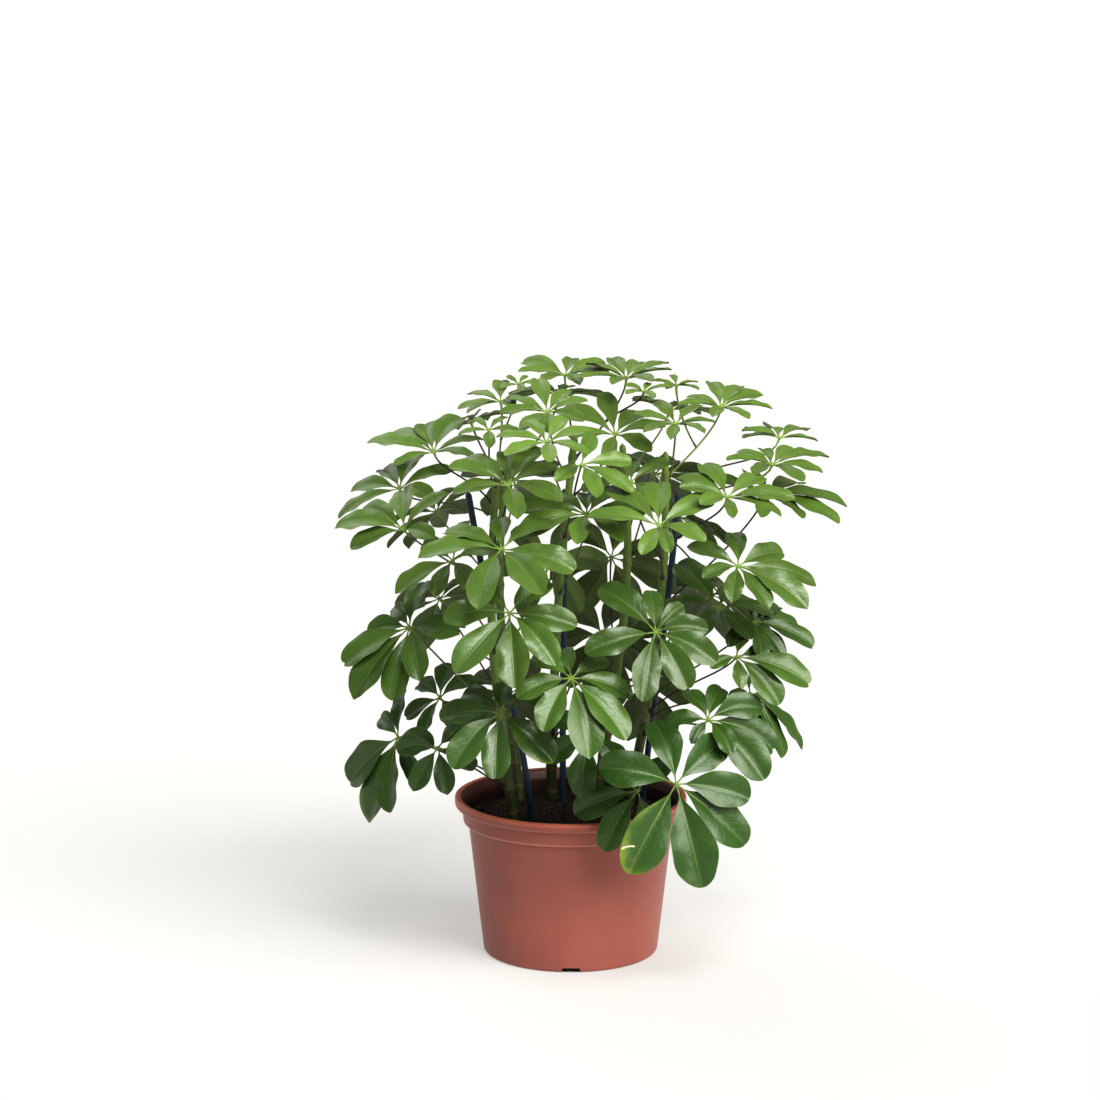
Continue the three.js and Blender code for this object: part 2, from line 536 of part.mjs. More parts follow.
for (const [name, points] of Object.entries(STEMS)) {
  stemCurves[name] = curveThrough(points);
  const grown = (extra) =>
    solid(loft(rodRings(stemCurves[name], STEM_STEPS, STEM_SIDES, STEM_FOOT_RADIUS, STEM_TOP_RADIUS, extra)));
  place("stem_" + name, grown(0), BARK);
  standing.push(grown(GAP));
  obstacles.push(obstacle(grown(CLEAR_OF_RODS), "stem_" + name));
}
for (const [name, points] of Object.entries(STAKES)) {
  const cane = (extra) =>
    solid(loft(rodRings(curveThrough(points), STAKE_STEPS, STAKE_SIDES, STAKE_RADIUS, STAKE_RADIUS, extra)));
  place("stake_" + name, cane(0), CANE);
  standing.push(cane(GAP));
  obstacles.push(obstacle(cane(CLEAR_OF_RODS), "stake_" + name));
}
const soil = soilSolid(standing);
place("soil", soil, EARTH);
obstacles.push(obstacle(soil, "soil"));

// The petioles stand before any leaflet, so that every leaflet is bent clear of all of them.
let node = 0;
const leaves = [];
for (const leaf of LEAVES) {
  const parent = leaf.stem ? null : leaves.findLast((before) => before.leaf.stem);
  if (!parent) node += 1;
  const { curve, grown } = petioleOf(leaf, parent?.curve);
  const name = "leaf_" + String(node).padStart(2, "0");
  obstacles.push(obstacle(grown(CLEAR_OF_RODS), name));
  leaves.push({ leaf, name, curve, petiole: grown(0) });
}

const bodies = new Map();
leaves.forEach(({ leaf, name, petiole }, number) => {
  const shapes = [];
  const own = [];
  for (let k = 0; k < leaf.fan.length; k++) {
    const tries = SHORTENED.flatMap((shortened) => BENDS.map((bend) => [bend, shortened]));
    tries.some(([bend, shortened]) => {
      const shape = leaflet(leaf, number, k, bend, shortened);
      const whole = obstacle(roomFor(shape, CLEAR_OF_OTHERS), name);
      const outer = obstacle(roomFor(shape, CLEAR_OF_ITS_OWN), name);
      const free =
        !obstacles.some((other) => other.owner !== name && touches(whole, other)) &&
        !own.some((other) => touches(outer, other.outer));
      if (free) own.push({ whole, outer });
      if (free) shapes.push(shape);
      return free;
    });
  }
  const body = petiole.add(umbrella(leaf, shapes));
  bodies.set(name, { body: bodies.has(name) ? bodies.get(name).body.add(body) : body, height: leaf.hub[2] });
  obstacles.push(...own.map(({ whole }) => whole));
});
bodies.forEach(({ body, height }, name) => place(name, body, height > LIGHT_ABOVE ? YOUNG_LEAF : LEAF));

export default plant;
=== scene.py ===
"""Looks of a potted umbrella plant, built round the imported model: leaves, stems, canes, soil, pot and studio.

The tables give millimetres, as the model's own source does. Every mesh is in metres, +Z up, with the pot's
underside at 0.
"""

import logging
import math
import random
from collections.abc import Callable, Iterable, Iterator, Sequence
from contextlib import contextmanager
from dataclasses import dataclass, field
from enum import Enum, IntEnum

import bmesh
import bpy
import numpy as np
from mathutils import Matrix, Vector, noise
from mathutils.bvhtree import BVHTree

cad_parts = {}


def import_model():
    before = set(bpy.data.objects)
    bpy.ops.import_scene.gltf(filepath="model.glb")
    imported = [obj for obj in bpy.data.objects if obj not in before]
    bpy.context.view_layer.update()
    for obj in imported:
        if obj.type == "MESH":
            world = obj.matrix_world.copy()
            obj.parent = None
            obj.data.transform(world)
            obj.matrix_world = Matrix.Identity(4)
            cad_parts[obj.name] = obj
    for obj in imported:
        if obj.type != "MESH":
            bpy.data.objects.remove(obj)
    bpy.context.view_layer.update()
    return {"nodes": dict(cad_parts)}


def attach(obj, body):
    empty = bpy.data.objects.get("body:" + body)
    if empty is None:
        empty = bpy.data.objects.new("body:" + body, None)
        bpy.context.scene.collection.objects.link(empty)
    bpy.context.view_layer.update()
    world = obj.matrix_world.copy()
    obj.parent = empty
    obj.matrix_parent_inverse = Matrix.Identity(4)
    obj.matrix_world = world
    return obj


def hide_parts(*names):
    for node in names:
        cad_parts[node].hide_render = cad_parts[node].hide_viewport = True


LOG = logging.getLogger("umbrella_plant")
MM = 0.001
UP = np.array([0.0, 0.0, 1.0])
GROWTH = "growth"  # the attribute for age and tone, on every piece
BLADE = "blade"  # the attribute for the place on a leaflet's blade
MERGE_WITHIN = 1e-6  # how far apart two vertices are when they are merged, in metres
SAME_PLACE = 1e-4  # how far apart two coordinates of a blank still count as one
Span = tuple[float, float]
Place = tuple[float, float, float]
Paint = tuple[float, float, float, float]


class Trait(IntEnum):
    """What a varying number is for. The first five are the model's own, by which its solids vary."""

    FAN_TURN = 1
    FAN_REACH = 2
    RISE = 3
    ROLL = 4
    TIP_FORM = 5
    SCAR_HEIGHT = 6
    TWIST = 7
    WIDTH = 8
    ARCH = 9
    WAVES = 10
    WAVE_START = 11
    LEAF_TONE = 12
    LEAFLET_TONE = 13
    YOUTH = 14
    YELLOWING = 15
    BROWNING = 16
    SWAY = 17
    CRUMB_FORM = 20


def wobble(seed: float, item: int, trait: Trait) -> float:
    """A number from -1 to 1 that looks random and is the same each time.

    Args:
        seed: what the number belongs to, such as a leaf's index.
        item: which of its parts.
        trait: what the number is for.

    Returns:
        The number, by the same rule as in the model's source.
    """
    spun = math.sin((seed + 1) * 127.1 + (item + 1) * 311.7 + trait * 74.7) * 43758.5453
    return (spun - math.floor(spun)) * 2 - 1


def unit(vector: np.ndarray) -> np.ndarray:
    """The vectors along the last axis, each at length 1."""
    return vector / np.linalg.norm(vector, axis=-1, keepdims=True)


def smooth(low: float, high: float, value: np.ndarray) -> np.ndarray:
    """An even S-curve.

    Args:
        low: the value up to which the curve is 0.
        high: the value from which it is 1.
        value: where the curve is wanted.

    Returns:
        The curve there, 0 to 1.
    """
    share = np.clip((value - low) / (high - low), 0, 1)
    return share * share * (3 - 2 * share)


def hump(value: np.ndarray | float, spread: float) -> np.ndarray | float:
    """A round hump: 1 at 0, and down to 0.37 at the spread."""
    return np.exp(-((value / spread) ** 2))


def paint(*parts: int) -> Paint:
    """A colour in the linear values that a shader takes.

    Args:
        parts: its red, green and blue as the eye reads them, 0 to 255.

    Returns:
        The colour, opaque.
    """
    linear = [((part / 255 + 0.055) / 1.055) ** 2.4 if part > 10 else part / 255 / 12.92 for part in parts]
    return (*linear, 1.0)


class Signal:
    """A shader socket that Python's operators do sums with, each adding its Math node."""

    def __init__(self, recipe: "Recipe", socket: bpy.types.NodeSocket) -> None:
        """Wraps an output socket of a recipe's material."""
        self.recipe = recipe
        self.socket = socket

    def sum(self, operation: str, *terms: "Term") -> "Signal":
        """The result of a Math node with that operation on the given terms."""
        return self.recipe.node("ShaderNodeMath", {"operation": operation}, dict(enumerate(terms)))

    def __add__(self, other: "Term") -> "Signal":
        """self + other."""
        return self.sum("ADD", self, other)

    def __sub__(self, other: "Term") -> "Signal":
        """self - other."""
        return self.sum("SUBTRACT", self, other)

    def __rsub__(self, other: "Term") -> "Signal":
        """other - self."""
        return self.sum("SUBTRACT", other, self)

    def __mul__(self, other: "Term") -> "Signal":
        """self * other."""
        return self.sum("MULTIPLY", self, other)

    __radd__ = __add__
    __rmul__ = __mul__

    def size(self) -> "Signal":
        """The value without its sign."""
        return self.sum("ABSOLUTE", self)

    def root(self) -> "Signal":
        """The square root."""
        return self.sum("SQRT", self)

    def near(self, value: float, full: float, none: float) -> "Signal":
        """1 where this value lies within full of the given one, falling to 0 at none away from it."""
        return (self - value).size().ramp(full, none, 1.0, 0.0)

    def part(self) -> "Signal":
        """What is left after the last whole number."""
        return self.sum("FRACT", self)

    def ramp(self, low: float, high: float, start: float = 0.0, end: float = 1.0) -> "Signal":
        """An even S-curve over this value.

        Args:
            low: the value up to which the curve stays at its start.
            high: the value from which it stays at its end.
            start: what the curve is at and below low.
            end: what it is at and above high.

        Returns:
            The curve.
        """
        terms = {"Value": self, "From Min": low, "From Max": high, "To Min": start, "To Max": end}
        return self.recipe.node("ShaderNodeMapRange", {"interpolation_type": "SMOOTHSTEP"}, terms)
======
# [Challenge]
Give again only the lines from the one bearing "cad_parts[node].hide_render = cad_parts[node].hide_viewport" through the one bearing "Paint = tuple[float, float, float, float]", exactly as they stand.

# [Full solution]
        cad_parts[node].hide_render = cad_parts[node].hide_viewport = True


LOG = logging.getLogger("umbrella_plant")
MM = 0.001
UP = np.array([0.0, 0.0, 1.0])
GROWTH = "growth"  # the attribute for age and tone, on every piece
BLADE = "blade"  # the attribute for the place on a leaflet's blade
MERGE_WITHIN = 1e-6  # how far apart two vertices are when they are merged, in metres
SAME_PLACE = 1e-4  # how far apart two coordinates of a blank still count as one
Span = tuple[float, float]
Place = tuple[float, float, float]
Paint = tuple[float, float, float, float]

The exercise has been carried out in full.